Tempest adds: “SAPO is between a rock and a hard place. It is saddled with historical debt, and it has closed down a lot of its facilities, making it difficult for an e-commerce shop to drop off packages/parcels, or for customers to go and collect their purchases. Many SAPO-trained management staff have moved to the new courier/delivery services.
“If you look at successful national postal operators – like Brazil – there is a lot of investment in rural deliveries, alternative ways to deliver, tracking/tracing, etc. SAPO is now only a shadow of its former self – and needs serious investment to offer modern, effective mailing solutions.”
SAPO still has a strong hold on the rural areas, as not all of these regions enjoy good internet connection and therefore e-commerce is not as popular as in urban areas, he states.

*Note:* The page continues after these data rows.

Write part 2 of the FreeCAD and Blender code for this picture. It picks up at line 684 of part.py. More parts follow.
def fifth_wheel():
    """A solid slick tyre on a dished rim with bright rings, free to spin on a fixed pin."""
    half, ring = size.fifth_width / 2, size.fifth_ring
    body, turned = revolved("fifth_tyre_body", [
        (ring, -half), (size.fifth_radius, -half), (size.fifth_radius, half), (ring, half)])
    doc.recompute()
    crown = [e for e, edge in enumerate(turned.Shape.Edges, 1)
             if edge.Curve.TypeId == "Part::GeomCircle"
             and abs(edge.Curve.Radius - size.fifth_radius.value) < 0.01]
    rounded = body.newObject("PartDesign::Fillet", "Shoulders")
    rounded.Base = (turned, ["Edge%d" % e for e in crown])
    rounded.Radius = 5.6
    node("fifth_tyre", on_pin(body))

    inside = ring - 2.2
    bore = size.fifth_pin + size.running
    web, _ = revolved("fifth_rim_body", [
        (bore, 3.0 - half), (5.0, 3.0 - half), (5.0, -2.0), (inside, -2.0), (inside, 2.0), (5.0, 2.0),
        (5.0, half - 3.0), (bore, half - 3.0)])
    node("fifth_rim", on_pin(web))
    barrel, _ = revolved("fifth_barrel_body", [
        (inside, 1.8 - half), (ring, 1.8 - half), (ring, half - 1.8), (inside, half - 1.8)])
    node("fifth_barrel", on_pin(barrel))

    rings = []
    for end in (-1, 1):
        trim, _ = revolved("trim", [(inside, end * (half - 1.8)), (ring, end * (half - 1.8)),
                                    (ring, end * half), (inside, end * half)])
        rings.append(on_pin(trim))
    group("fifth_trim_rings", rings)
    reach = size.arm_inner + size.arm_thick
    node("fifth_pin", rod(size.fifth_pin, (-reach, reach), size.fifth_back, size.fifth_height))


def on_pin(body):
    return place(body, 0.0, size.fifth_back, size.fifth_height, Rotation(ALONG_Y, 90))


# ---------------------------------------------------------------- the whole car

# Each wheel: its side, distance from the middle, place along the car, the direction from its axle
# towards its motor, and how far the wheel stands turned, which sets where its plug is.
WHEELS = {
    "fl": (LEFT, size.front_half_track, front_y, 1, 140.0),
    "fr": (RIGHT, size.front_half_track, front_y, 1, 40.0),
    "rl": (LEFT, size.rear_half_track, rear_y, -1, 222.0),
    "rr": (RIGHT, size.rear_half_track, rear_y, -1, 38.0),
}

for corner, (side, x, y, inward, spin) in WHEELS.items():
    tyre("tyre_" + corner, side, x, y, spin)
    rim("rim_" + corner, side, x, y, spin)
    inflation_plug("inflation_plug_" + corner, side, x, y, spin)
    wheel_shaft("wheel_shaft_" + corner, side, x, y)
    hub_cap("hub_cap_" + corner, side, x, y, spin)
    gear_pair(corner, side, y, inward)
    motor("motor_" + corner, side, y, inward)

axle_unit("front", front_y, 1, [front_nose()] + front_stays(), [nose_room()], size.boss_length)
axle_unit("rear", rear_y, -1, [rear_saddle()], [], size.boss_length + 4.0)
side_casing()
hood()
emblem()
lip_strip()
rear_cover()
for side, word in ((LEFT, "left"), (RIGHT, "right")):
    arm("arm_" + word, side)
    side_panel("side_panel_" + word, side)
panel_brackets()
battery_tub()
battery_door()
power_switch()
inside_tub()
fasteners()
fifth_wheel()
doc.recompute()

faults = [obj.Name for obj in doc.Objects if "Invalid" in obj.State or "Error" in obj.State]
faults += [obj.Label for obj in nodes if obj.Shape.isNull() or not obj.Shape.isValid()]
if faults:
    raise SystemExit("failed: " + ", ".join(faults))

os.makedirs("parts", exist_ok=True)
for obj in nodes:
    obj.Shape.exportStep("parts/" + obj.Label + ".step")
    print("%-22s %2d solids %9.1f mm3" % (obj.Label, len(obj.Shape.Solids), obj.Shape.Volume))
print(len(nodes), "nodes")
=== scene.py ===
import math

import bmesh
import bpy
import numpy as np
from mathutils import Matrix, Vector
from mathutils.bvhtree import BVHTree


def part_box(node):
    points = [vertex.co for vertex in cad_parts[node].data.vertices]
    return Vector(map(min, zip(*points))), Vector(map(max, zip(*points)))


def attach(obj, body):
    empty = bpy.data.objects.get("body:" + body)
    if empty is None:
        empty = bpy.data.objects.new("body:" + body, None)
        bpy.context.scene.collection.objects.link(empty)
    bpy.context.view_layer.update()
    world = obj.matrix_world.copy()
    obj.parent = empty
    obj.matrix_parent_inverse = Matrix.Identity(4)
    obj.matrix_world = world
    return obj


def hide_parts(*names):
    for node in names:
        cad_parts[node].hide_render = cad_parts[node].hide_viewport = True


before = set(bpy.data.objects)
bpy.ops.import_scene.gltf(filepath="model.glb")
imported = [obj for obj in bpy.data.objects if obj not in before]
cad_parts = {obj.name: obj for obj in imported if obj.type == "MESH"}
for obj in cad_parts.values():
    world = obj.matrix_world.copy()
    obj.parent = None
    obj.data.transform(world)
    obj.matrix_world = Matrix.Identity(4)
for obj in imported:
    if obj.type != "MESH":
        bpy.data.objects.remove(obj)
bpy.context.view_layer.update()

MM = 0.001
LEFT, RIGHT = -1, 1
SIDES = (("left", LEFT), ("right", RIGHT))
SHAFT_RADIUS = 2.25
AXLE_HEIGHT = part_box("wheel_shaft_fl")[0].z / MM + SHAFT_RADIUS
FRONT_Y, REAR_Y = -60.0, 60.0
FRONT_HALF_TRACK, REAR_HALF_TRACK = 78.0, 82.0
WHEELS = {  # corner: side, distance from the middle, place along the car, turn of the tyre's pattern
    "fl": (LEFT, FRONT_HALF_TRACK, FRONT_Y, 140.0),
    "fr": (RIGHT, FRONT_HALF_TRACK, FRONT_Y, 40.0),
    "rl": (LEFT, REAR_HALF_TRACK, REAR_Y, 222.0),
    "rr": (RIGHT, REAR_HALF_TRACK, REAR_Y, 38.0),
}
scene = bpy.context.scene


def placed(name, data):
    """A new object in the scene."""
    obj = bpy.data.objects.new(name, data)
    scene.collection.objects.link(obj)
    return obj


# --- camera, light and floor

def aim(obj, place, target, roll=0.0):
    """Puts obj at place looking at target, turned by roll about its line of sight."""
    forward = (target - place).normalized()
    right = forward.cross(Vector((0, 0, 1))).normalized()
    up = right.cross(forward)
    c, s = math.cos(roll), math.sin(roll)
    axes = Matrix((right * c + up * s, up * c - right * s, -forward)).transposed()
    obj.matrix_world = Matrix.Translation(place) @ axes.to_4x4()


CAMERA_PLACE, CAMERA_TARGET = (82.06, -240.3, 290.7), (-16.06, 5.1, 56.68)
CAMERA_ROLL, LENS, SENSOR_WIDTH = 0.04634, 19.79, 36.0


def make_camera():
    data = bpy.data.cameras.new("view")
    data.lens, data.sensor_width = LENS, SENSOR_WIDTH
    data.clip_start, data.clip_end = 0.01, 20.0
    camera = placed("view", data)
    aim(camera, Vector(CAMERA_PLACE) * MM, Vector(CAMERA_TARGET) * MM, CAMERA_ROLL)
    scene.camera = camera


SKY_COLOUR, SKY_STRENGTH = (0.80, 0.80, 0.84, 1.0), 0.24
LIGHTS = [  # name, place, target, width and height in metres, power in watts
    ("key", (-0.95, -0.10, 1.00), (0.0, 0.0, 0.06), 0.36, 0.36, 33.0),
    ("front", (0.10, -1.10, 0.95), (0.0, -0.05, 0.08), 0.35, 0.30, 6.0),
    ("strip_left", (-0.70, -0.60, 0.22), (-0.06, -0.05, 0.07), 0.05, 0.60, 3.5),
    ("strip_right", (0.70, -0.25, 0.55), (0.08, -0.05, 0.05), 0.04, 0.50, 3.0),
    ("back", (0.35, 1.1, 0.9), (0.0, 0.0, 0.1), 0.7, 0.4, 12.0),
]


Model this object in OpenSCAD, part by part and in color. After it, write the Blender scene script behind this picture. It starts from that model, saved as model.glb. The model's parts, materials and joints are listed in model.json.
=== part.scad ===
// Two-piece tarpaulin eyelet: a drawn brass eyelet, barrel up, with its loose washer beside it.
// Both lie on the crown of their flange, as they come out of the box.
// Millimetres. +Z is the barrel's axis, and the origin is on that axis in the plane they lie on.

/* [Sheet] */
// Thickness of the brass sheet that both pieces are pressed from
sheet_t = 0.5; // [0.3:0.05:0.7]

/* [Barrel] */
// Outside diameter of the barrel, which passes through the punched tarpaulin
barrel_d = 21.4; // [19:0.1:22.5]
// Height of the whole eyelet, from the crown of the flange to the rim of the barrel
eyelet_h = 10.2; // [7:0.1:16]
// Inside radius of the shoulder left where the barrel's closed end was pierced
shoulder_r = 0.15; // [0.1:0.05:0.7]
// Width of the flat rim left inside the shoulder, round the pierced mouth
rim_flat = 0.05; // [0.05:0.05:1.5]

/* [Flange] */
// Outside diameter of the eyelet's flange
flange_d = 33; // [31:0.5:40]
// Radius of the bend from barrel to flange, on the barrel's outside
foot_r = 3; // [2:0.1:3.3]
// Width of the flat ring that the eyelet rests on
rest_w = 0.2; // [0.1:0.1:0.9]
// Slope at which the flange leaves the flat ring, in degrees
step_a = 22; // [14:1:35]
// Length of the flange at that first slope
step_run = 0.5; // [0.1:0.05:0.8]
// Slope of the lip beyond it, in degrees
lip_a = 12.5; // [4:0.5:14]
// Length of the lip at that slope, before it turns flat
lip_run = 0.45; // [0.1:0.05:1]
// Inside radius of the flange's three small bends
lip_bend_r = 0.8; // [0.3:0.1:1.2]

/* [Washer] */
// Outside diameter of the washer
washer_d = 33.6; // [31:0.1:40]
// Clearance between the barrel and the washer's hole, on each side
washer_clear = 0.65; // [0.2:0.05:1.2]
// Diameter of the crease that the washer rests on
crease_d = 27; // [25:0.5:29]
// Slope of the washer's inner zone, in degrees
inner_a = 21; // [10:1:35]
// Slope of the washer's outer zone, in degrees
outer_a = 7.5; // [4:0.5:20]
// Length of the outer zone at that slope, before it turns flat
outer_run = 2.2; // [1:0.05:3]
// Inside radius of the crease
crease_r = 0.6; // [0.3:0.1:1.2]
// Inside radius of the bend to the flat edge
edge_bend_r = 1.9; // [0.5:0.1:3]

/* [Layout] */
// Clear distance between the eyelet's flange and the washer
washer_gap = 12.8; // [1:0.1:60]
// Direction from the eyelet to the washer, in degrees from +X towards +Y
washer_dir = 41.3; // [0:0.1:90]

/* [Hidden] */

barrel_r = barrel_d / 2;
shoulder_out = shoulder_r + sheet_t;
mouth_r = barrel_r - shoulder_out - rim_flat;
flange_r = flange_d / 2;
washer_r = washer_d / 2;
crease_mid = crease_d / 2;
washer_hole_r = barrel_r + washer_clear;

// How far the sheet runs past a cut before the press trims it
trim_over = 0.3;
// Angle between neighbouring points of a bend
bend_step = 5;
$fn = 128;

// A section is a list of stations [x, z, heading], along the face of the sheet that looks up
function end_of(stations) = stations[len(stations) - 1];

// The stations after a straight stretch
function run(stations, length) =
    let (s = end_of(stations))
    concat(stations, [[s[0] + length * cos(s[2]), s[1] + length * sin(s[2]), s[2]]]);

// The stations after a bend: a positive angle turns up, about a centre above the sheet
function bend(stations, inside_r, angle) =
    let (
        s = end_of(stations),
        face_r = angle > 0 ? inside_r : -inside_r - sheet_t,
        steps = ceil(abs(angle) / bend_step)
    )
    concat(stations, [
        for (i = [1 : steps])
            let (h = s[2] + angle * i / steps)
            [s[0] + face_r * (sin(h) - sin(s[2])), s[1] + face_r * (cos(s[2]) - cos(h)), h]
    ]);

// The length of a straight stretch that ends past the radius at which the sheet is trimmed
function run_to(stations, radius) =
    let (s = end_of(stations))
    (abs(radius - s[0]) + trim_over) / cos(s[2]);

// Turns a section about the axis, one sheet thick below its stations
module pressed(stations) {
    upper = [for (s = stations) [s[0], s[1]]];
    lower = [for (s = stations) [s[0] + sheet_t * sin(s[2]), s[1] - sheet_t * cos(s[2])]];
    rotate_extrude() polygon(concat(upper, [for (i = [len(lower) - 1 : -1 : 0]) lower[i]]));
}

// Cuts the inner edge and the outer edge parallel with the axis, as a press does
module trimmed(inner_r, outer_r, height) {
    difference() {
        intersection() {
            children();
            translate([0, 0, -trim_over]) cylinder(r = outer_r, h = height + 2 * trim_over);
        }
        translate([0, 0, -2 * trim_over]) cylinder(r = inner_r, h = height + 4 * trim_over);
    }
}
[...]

Garry Marshall, CEO of the SA Express Parcel Association, says more competition in this space is welcome, as a mail service is a basic human right. He cautions that in order for SAPO to provide an efficient service to the public, a government bailout would be key.
“We have no problem with the post office; we believe the country needs an efficient postal service. It’s important to understand that the traditional mailing services and last-mile delivery are fundamentally different.
“The reality is that in order to provide a service that is equal to what a courier does – which encompasses all the features that the public demands, such as tracking and tracing, proof of delivery and providing customer updates – this is an IT service that requires efficient systems and hardware in place.
“So, for the post office to efficiently compete, it’s going to have to introduce all these features as part of its offerings. And it’s going to have to do this at a cost and will have to compete at a cost.”
Should SAPO get to a point where it becomes an efficient post office that could eat into the courier service, then “may the best man win”, Marshall concludes.